A la hora de disfutar de la cocina local, esos logroñeses que hoy disfrutan de la jubilación fueron devotos de Las Escalerillas y el Buenos Aires, claro, del Carabanchel y del Cachetero, del Iruña y Matute, porque en realidad tampoco había tanto donde elegir. Se habían iniciado en la afición que luego heredamos sus hijos en locales tipo Bolo Pin Club, Rango y otros que uno apenas llegó a conocer y, como el resto de la ciudad, a medida que Logroño crecía iban abandonando los viejos bares de la calle Mayor y alrededores para trepar hacia el ensanche nacido en torno a la Gran Vía y ocupar en consecuencia los bares que allí se fueron alojando, con una querencia común hacia el desaparecido Las Cañas (resucitado ahora como Wine Fandango) y alguna incursión en esos negocios que acarician una cuerda en el interior de cada cual: en mi caso, las expediciones a por el bocata de jamón del Rincón de Pepe de la calle Oviedo, el bar de las piscinas de Cantabria, también el de la Hïpica con su barra exterior… que merecerá una entrada propia un día de estos.
Muchos de ellos han periclitado, otros han mudado su fisonomía hasta quedar irreconocibles. Pero en los que resisten yo he acabado entrando alguna vez, salvando ese temor intangible que tanto respeto me imponía antes su entrada, porque era tanto como ingresar en el mundo adulto. En el mundo de los adultos de cuando yo era un crío o un mocete. Al Ibiza, por ejemplo, suelo peregrinar una mañana cada finales de julio según un rito personal cuya justificación no viene a cuento, pero que sirve para hermanarme con aquel tiempo en que lo frecuentaba de niño y convoco en consecuencia a mis propios fantasmas. Los mismos fantasmas particulares que me parece que invocaba el otro día Félix Revuelta cuando recibía el premio Mercurio, miraba hacia atrás y se veía de crío repartiendo tabaco por la calle Laurel. Cuando el mostrador del Texas seguro que le venía grande porque no era su bar aunque sí lo fuera: era el bar de sus padres.

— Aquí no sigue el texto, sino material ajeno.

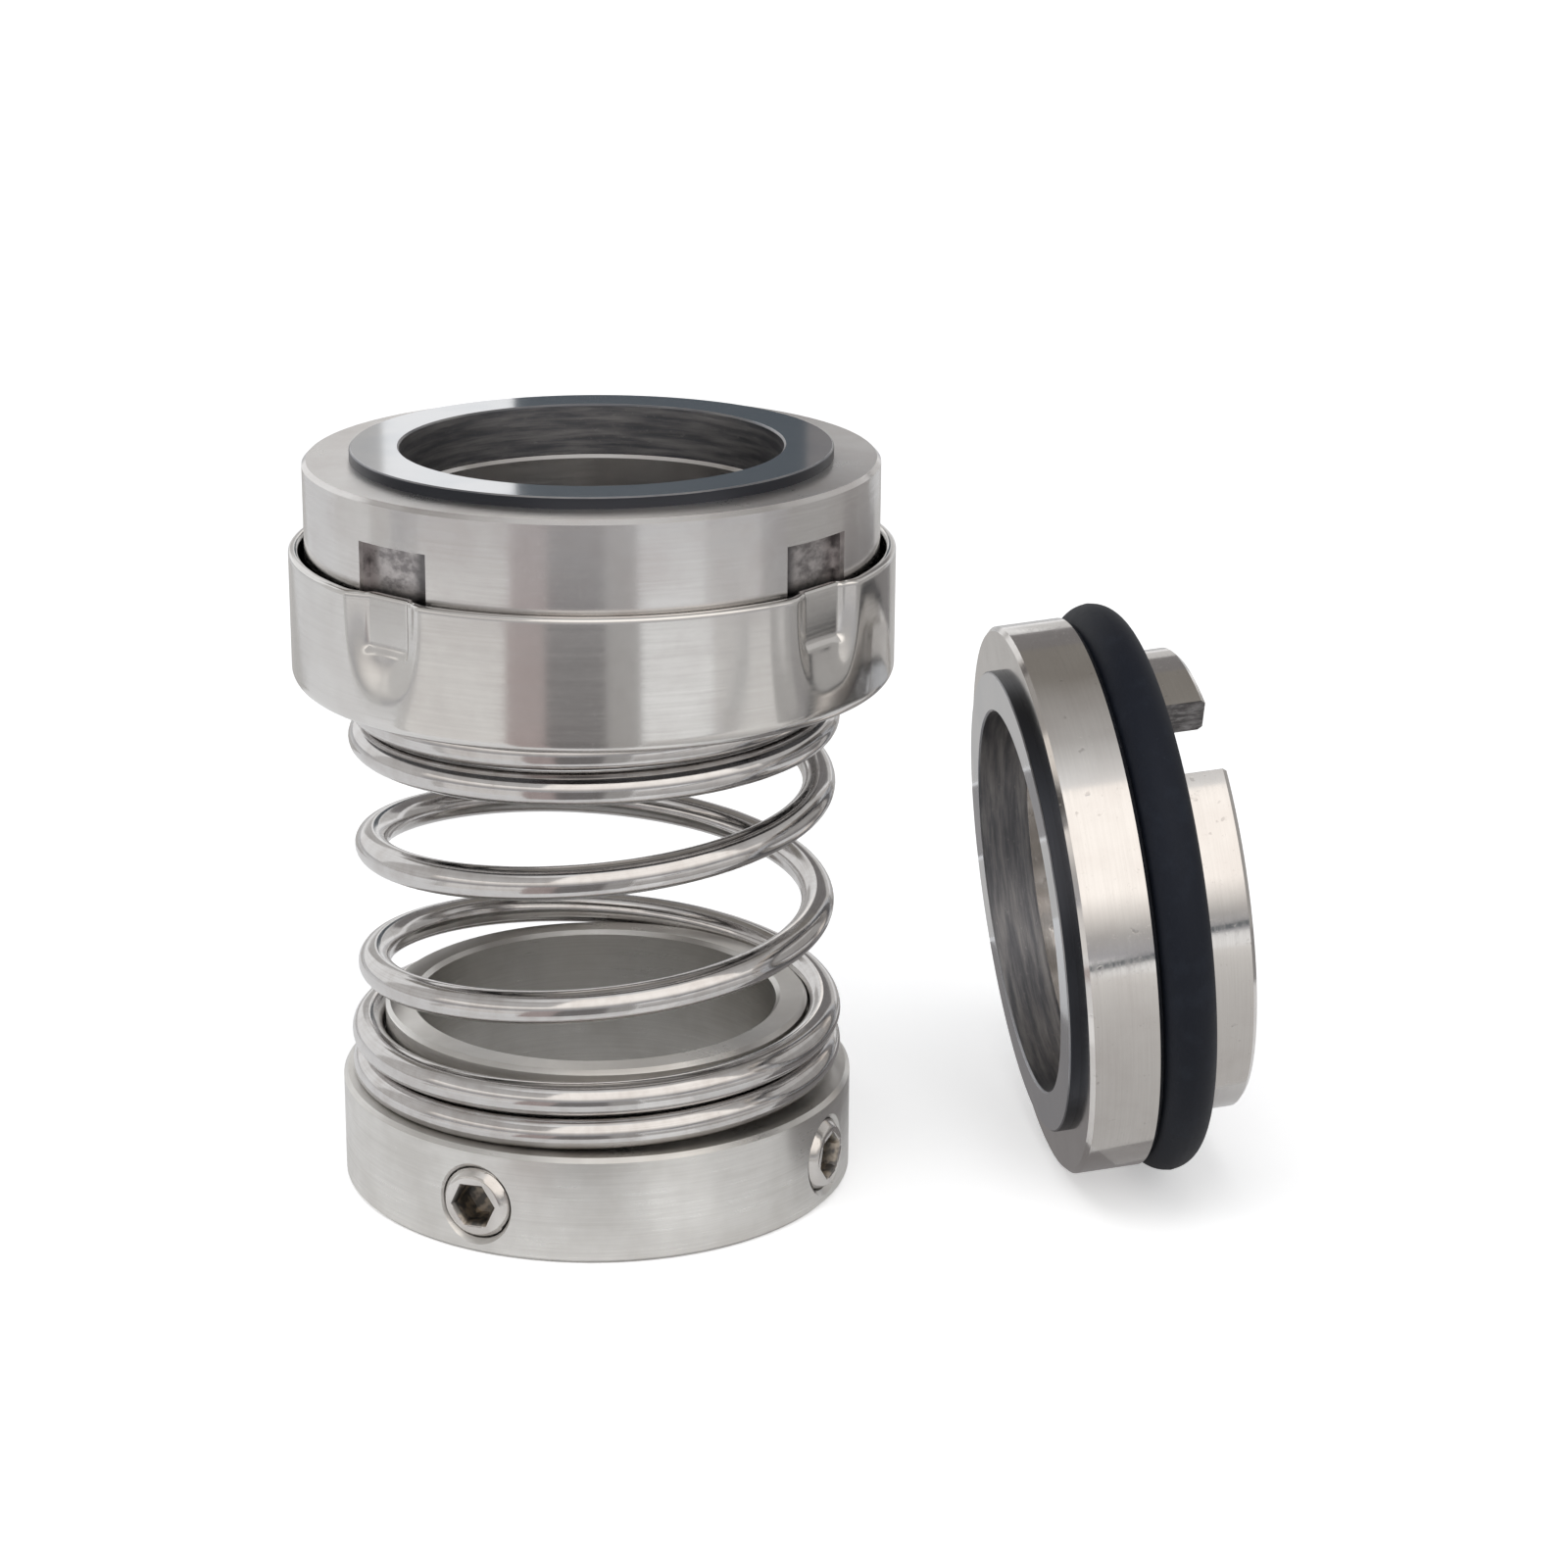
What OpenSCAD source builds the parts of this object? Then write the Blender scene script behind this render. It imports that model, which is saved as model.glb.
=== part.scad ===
// Single-spring mechanical shaft seal: a rotary head and the stationary seat it runs against.
// The head stands on its drive collar with the shaft axis on Z, and the seat leans beside it.
// Every radius is built outwards from the shaft, so each fit follows the shaft size.

/* [Shaft] */
// Diameter of the shaft that the seal is made for
shaft_d = 30; // [26:1:36]
// Radial running clearance of the collar on the shaft
shaft_fit = 0.02; // [0.01:0.01:0.05]

/* [Drive collar] */
// Height of the collar below the spring
collar_h = 9; // [8.5:0.5:12]
// Radial wall of the collar
collar_wall = 6.2; // [5.8:0.1:8]
// Radial wall of the hub that centres the spring
hub_wall = 2.58; // [2:0.02:3]
// Height of the hub above the collar shoulder
hub_h = 6; // [4:0.5:7]
// Edge break on the turned steel pieces
edge_break = 0.35; // [0.2:0.05:0.5]

/* [Set screws] */
// Thread diameter of the two set screws
screw_d = 6; // [4:0.5:6]
// Length of a set screw
screw_l = 5; // [4.5:0.5:7]
// How far a set screw stands out of the collar
screw_proud = 0.3; // [0.1:0.1:1.5]
// Height of the screw axes above the base
screw_rise = 4.25; // [4.1:0.05:4.6]
// Hexagon socket across flats
hex_af = 3; // [2:0.5:3]
// Depth of the hexagon socket
hex_depth = 2.4; // [2:0.2:2.8]
// Width of the chamfer round the socket's mouth
hex_break = 0.35; // [0.2:0.05:0.5]
// Mouth diameter of the countersink round a screw
countersink_d = 6.9; // [6.6:0.1:7.8]
// Direction of the first set screw
screw_angle = -26; // [-90:1:90]
// Angle between the two set screws
screw_spread = 90; // [60:5:120]

/* [Spring] */
// Wire diameter
wire_d = 2.7; // [2.2:0.1:2.9]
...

P.D. Hay bares que se forman parte del itinerario sentimental de cada logroñés y hay otros, raros bares por escasos, donde coincidimos todos alguna vez: esos bares son de todos. Me parece que uno de ellos es el Moderno. Iban nuestos padres y también nuestros abuelos, fuimos luego nosotros quienes formamos parte de su clientela y tengo observado que las nuevas promociones mantienen la costumbre de acomodarse en su barra, hacerse fuertes en la terraza o aposentarse entre el maderamen del interior. Tal vez porque lo lleva en el nombre: el Moderno siempre es moderno.